Note: although tape recorders are small and effective they are not carried routinely. Email creates a record as a side effect of communication; recording has to be done deliberately.

Speaking of the Post, note in Penn's memo, about a quarter of the way in, in the planning about how to attack Obama's voting record, the line (I paraphrase) "Then we go on to Kurtz" -- is that stenographer Howie Kurtz?

We rarely get in trouble for what we do not say. Or write.

In Cusp by Robert Metzger, the Islamic ambassador to Mars keeps top secret information in the most secure format available, i.e. written by hand on paper...

It's amazing how the removal of one word, "just", changes the tenor of the statement. It's also notable how 'just' can be interpreted as 'merely' vs 'recently', which also changes the meaning strongly.

Taking the second interpretation, omitting the word is less of a change. Hearing the words spoken would allow us to know, since the emphasis would be quite different in those cases.

So do we blame the editor or the author?

On 23 March 2007 the National Journal disclosed that Karl Rove does "about 95 percent" of his emails outside the White House system, instead using a Republican National Committee (RNC) account. What's more, Rove doesn't tap most of his messages on a White House computer, but rather on a BlackBerry provided by the RNC. By this method, Rove and other White House aides evade the legally required archiving of official emails.

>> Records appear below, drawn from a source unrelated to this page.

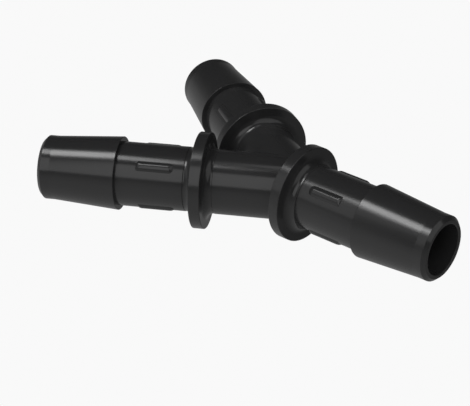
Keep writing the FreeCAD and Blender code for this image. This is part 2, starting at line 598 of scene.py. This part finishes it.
def make_world():
    """Dim light from all round: a grey ground, brighter towards one side, under a dark sky."""
    world = bpy.data.worlds.new("studio")
    world.use_nodes = True
    tree = world.node_tree
    link = tree.links.new
    background = tree.nodes["Background"]
    place = tree.nodes.new("ShaderNodeTexCoord")
    parts = tree.nodes.new("ShaderNodeSeparateXYZ")
    link(place.outputs["Generated"], parts.inputs["Vector"])
    height = tree.nodes.new("ShaderNodeMapRange")
    height.inputs["From Min"].default_value = -1.0
    link(parts.outputs["Z"], height.inputs["Value"])
    ramp = tree.nodes.new("ShaderNodeValToRGB")
    stops = ramp.color_ramp.elements
    while len(stops) < len(WORLD_LEVELS):
        stops.new(0.5)
    for stop, (where, level) in zip(stops, WORLD_LEVELS):
        stop.position = where
        stop.color = (level, level, level, 1)
    link(height.outputs["Result"], ramp.inputs["Fac"])
    side = tree.nodes.new("ShaderNodeVectorMath")
    side.operation = "DOT_PRODUCT"
    side.inputs[1].default_value = towards(BRIGHT_AZIMUTH, 0.0)
    link(place.outputs["Generated"], side.inputs[0])
    scale = tree.nodes.new("ShaderNodeMapRange")
    scale.inputs["From Min"].default_value = -1.0
    scale.inputs["To Min"].default_value = DIM_SIDE
    scale.inputs["To Max"].default_value = BRIGHT_SIDE
    link(side.outputs["Value"], scale.inputs["Value"])
    link(ramp.outputs["Color"], background.inputs["Color"])
    link(scale.outputs["Result"], background.inputs["Strength"])
    bpy.context.scene.world = world


def make_camera():
    """The camera, which looks down at the part from between the inlet and the left outlet."""
    turn = math.radians(CAMERA_AZIMUTH)
    rise = math.radians(CAMERA_ELEVATION)
    back = Vector((
        math.sin(turn) * math.cos(rise),
        -math.cos(turn) * math.cos(rise),
        math.sin(rise),
    ))
    right = Vector((math.cos(turn), math.sin(turn), 0))
    up = back.cross(right)
    roll = Matrix.Rotation(math.radians(CAMERA_ROLL), 3, back)
    right = roll @ right
    up = roll @ up
    place = back * CAMERA_DISTANCE - right * CAMERA_ASIDE - up * CAMERA_ABOVE
    data = bpy.data.cameras.new("camera")
    data.lens = CAMERA_LENS
    data.clip_start = CAMERA_NEAREST * MM
    data.clip_end = CAMERA_FURTHEST * MM
    camera = bpy.data.objects.new("camera", data)
    axes = Matrix((right, up, back)).transposed().to_4x4()
    camera.matrix_world = Matrix.Translation(place * MM) @ axes
    bpy.context.scene.collection.objects.link(camera)
    bpy.context.scene.camera = camera


plastic = plastic_material()
junction_skin().piece("junction_moulding", 0.0, "junction")
for arm in ARMS:
    shift = collar_front(arm) - collar_front("inlet")
    angle = arm_angle(arm)
    skins = [("collar", collar_skin()), ("stem", stem_skin()), ("barb", barb_skin())]
    for number, rib_angle in enumerate(RIB_ANGLES):
        skins.append(("grip_rib_" + str(number + 1), rib_skin(rib_angle)))
    for section, skin in skins:
        skin.points = [place + Vector((shift, 0, 0)) for place in skin.points]
        node = arm + "_" + section
        skin.piece(node + "_moulding", angle, node)

make_floor()
make_world()
for box in SOFT_BOXES:
    soft_box(*box)
make_camera()
bpy.context.scene.view_settings.view_transform = "Standard"
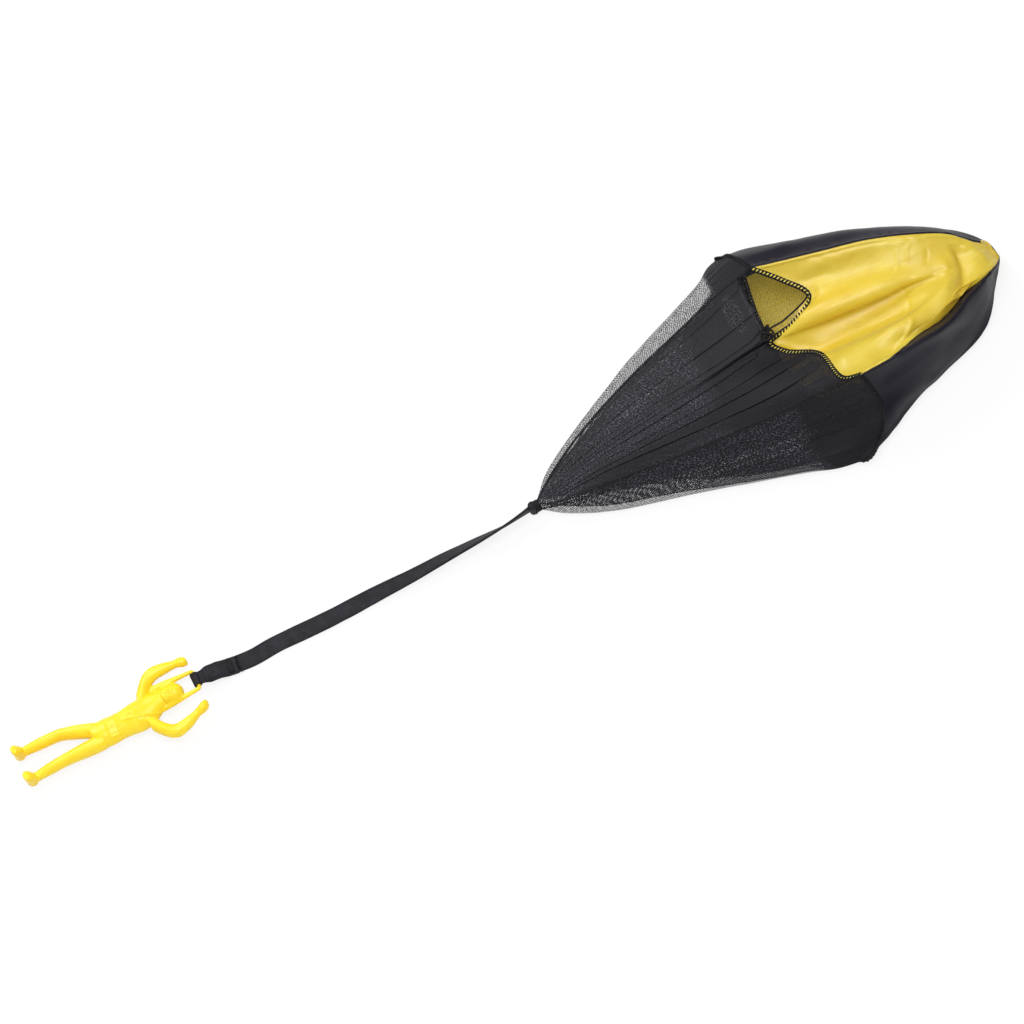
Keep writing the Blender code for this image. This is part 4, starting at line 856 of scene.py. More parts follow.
def canopy_places(shares: Sequence[Sequence[float]]) -> np.ndarray:
    """Turns (along, across, up) shares into places on the canopy."""
    sizes = np.array((SHOULDER_LENGTH, MOUTH_HALF_WIDTH, SAG_HEIGHT))
    return np.array(shares) * sizes + np.array((GATHER_X, 0.0, 0.0))


def new_object(name: str, mesh: bpy.types.Mesh) -> bpy.types.Object:
    """Links a new object to the scene.

    Args:
        name: the object's name.
        mesh: its mesh.

    Returns:
        The object.
    """
    piece = bpy.data.objects.new(name, mesh)
    bpy.context.scene.collection.objects.link(piece)
    return piece


def grid_mesh(name: str, grid: np.ndarray, cloth: np.ndarray, flip: bool = False) -> bpy.types.Mesh:
    """Makes a smooth sheet of quads.

    Args:
        name: the mesh's name.
        grid: places of shape (rows, columns, 3).
        cloth: the sheet's flat places in metres, of shape (rows, columns, 2).
        flip: whether the faces point the other way.

    Returns:
        The mesh, with its flat places in a UV map named cloth.
    """
    rows, columns = grid.shape[:2]
    index = np.arange(rows * columns).reshape(rows, columns)
    quads = np.stack([index[:-1, :-1], index[:-1, 1:], index[1:, 1:], index[1:, :-1]], axis=-1).reshape(-1, 4)
    if flip:
        quads = quads[:, ::-1]
    mesh = bpy.data.meshes.new(name)
    mesh.from_pydata(grid.reshape(-1, 3).tolist(), [], quads.tolist())
    layer = mesh.uv_layers.new(name="cloth")
    layer.data.foreach_set("uv", cloth.reshape(-1, 2)[quads.reshape(-1)].astype(np.float32).reshape(-1))
    mesh.shade_smooth()
    return mesh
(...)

"Memorialize your conversations."


Memorialize?

"First, Jim Fallows has clearly not yet figured out how small and how good tape recorders are: meetings are no protection."

And most every laptop computer sold in the last few years is perfectly capable of recording the audio. And for anyone with half a brain, without putting any kind of indication up on the screen that the recording is happening. I can't remember the last meeting I was at where there wasn't at least one laptop open and running.

Many years ago I read a political thriller (okay, set in Scotland in Elizabeth I's time, but still a political thriller) that begins with a secret meeting. Said meeting is held in a pasture slightly after dawn, where the participants can readily see any would-be eavesdropper coming from half a mile away.

Now this, said I to my teenage self, is the way to have a secret meeting. I still agree.